Monday, May 16, 2011

it's rhubarb time!

I have had 2 pickings of my rhubarb and will probably bring in some more tomorrow. I only have one plant, I would like to have more just to make sure that I am never caught short. I gaze longingly at gardens that have several clumps of rhubarb, I bet those people don't know how lucky they are!

My favorite thing to make with rhubarb is just plain and simple rhubarb crunch, probably because I always have the ingredients on hand. You probably have your own version, but this is what I do:

Gather ingredients--several stalks of rhubarb, fresh from the garden. Oatmeal, either kind will do or mix both. Brown sugar. Flour. Butter or margarine.
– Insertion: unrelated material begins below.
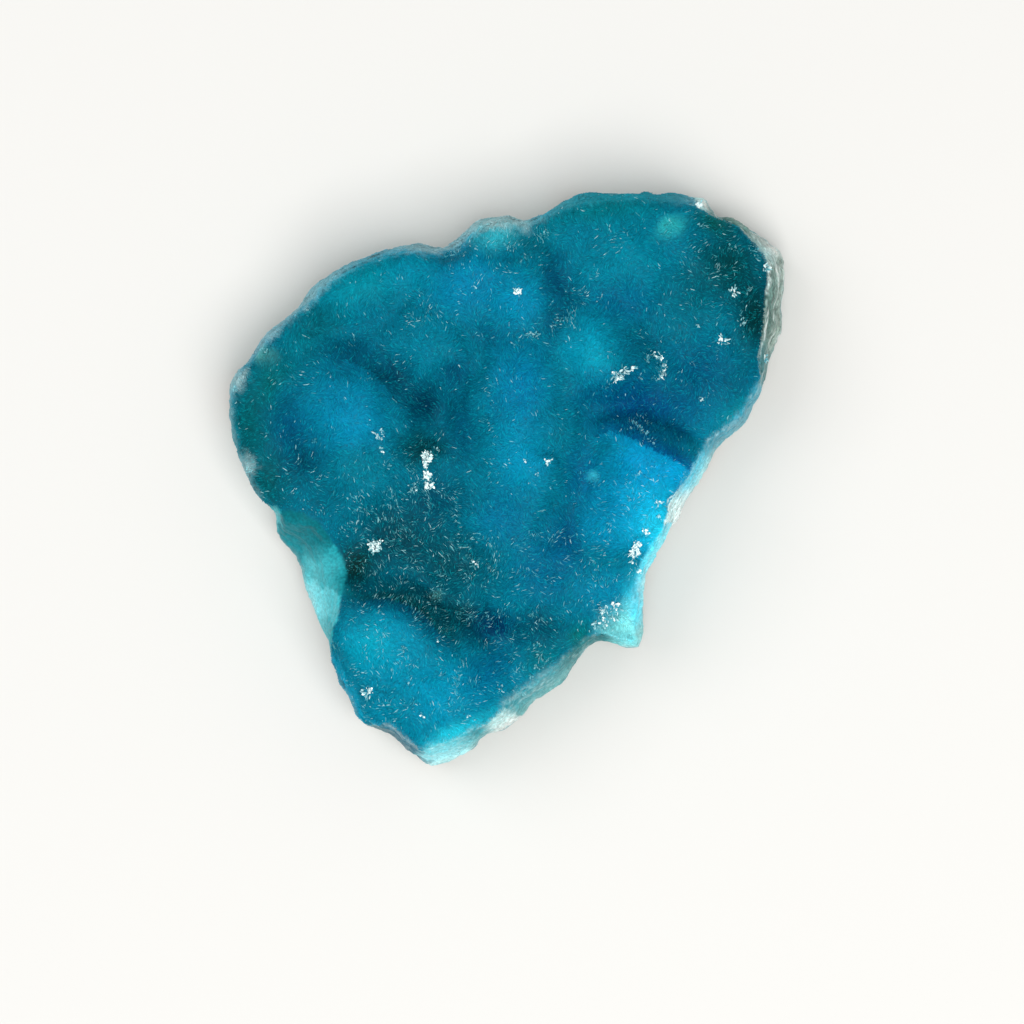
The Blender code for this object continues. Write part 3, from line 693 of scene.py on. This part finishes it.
def whitened(tints, shares):
    """The tints with this share of white in them, through pale blue where it is small."""
    shares = shares[:, None]
    white = linear(GLINT_AND_CRYSTAL_PALE_BLUE) + shares**2 * (linear(GLINT_AND_CRYSTAL_WHITE) - linear(GLINT_AND_CRYSTAL_PALE_BLUE))
    return tints + shares * (white - tints)


def frames(ups, headings):
    """The directions along, across and up of pieces that stand on ups and head that way."""
    across = unit(np.cross(ups, headings))
    return np.stack([np.cross(across, ups), across, ups], axis=1)


def copies(shape, roots, axes, sizes):
    """The shape's corners at each root, turned to its axes and stretched to its sizes."""
    return roots[:, None, :] + (shape[None] * sizes[:, None, :]) @ axes


def repeated_mesh(name, points, faces, colours):
    """One mesh of many copies: points and colours are copy by corner, faces are of one copy."""
    count, corners = points.shape[:2]
    loops = (faces[None] + corners * np.arange(count)[:, None, None]).ravel().astype(np.int32)
    mesh = bpy.data.meshes.new(name)
    mesh.vertices.add(count * corners)
    set_points(mesh, points.reshape(-1, 3))
    mesh.loops.add(len(loops))
    mesh.loops.foreach_set("vertex_index", loops)
    mesh.polygons.add(count * len(faces))
    mesh.polygons.foreach_set("loop_start", np.arange(0, len(loops), faces.shape[1], dtype=np.int32))
    mesh.update(calc_edges=True)
    add_colour(mesh, "tint", colours.reshape(-1, 3))
    obj = bpy.data.objects.new(name, mesh)
    bpy.context.scene.collection.objects.link(obj)
    return obj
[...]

Cut off the leaves and toss them on the compost heap. I always pull the stalks from the clump so I have that odd little husk thing on the bottom of the stem so that needs to be sliced off and the whole stalk washed. I make a small batch that fits in a baking dish that is 6 or 7" square, and use about 10-12 stalks. This is kind of a small batch by some standards, but since I am the only person in our house eating this, I don't make very much at once. Bob is a pretty normal guy in every other way and if you met him you would never guess that he is a rhubarb hater. We all have our flaws, I guess. Cut the stems into little chunks about 1/2" size, but perfection is not key here. The rhubarb shrinks a lot with cooking, so cut plenty.
Now put together the topping:

Melt 1/2 cup of butter or margarine, or even use Smart Balance like I had to do this time because there was only a little bit of butter in the fridge. We use Smart Balance for just about everything since Bob has a tendency towards too much cholesterol, and this seems to be helping. I keep waiting for it to balance our smartness, too. But I digress. To the melted shortening add: 3/4 cup brown sugar, 3/4 cup oatmeal (I use roughly equal portions of the chunkier old-fashioned oats and quick oats to get the perfect consistency), 1/2 cup flour. These amounts are approximate and can be altered as you prefer. The flour is what makes it really crumbly, the way I like it.

Sprinkle some sugar, maybe 1/4 cup, over the chopped rhubarb in the baking dish. Spread the crumbled topping over it, trying to cover all the rhubarb. Bake at 350 degrees for 30-40 minutes, until the juices are bubbling around the edges.

Do you like my vintage baking dish? It is a classic and was a wedding or shower gift. Today happens to be our 36th anniversary--Wow! Last week I was cleaning out a junk drawer in the kitchen, and found many interesting things, among them a little notebook containing a record of our honeymoon trip! Yes, I keep all my most important documents in the junk drawer, don't you?! Anyway, it was fun to read and reminisce. We took about 2 weeks to drive to our destination of Tom's Place, California, and back to Minnesota, camping along the way. We had very little spending money, so we watched every penny and most of my little journal was a record of what we spent! Primarily gas, which was averaging about 56 cents/gallon so we could fill up the pickup for $10 or less! Tom's Place is a little resort in the Sierra Nevada mountains and the home of Bob's aunt and uncle, who hosted us for a few days. It was a memorable trip, we had a great time. When we returned home, we moved into a little ghetto apartment (complete with cockroaches) in downtown Minneapolis and started our summer jobs as nursing assistants at a nursing home. I think we probably used our wedding money to help pay the rent and expenses, although we did splurge on a new TV--a black and white set from JC Penney! We were living the high life! It's amazing to see where life has taken us.

1 comment:

MissesStitches said...

It's nice to remember those days, isn't it. Happy Anniversary!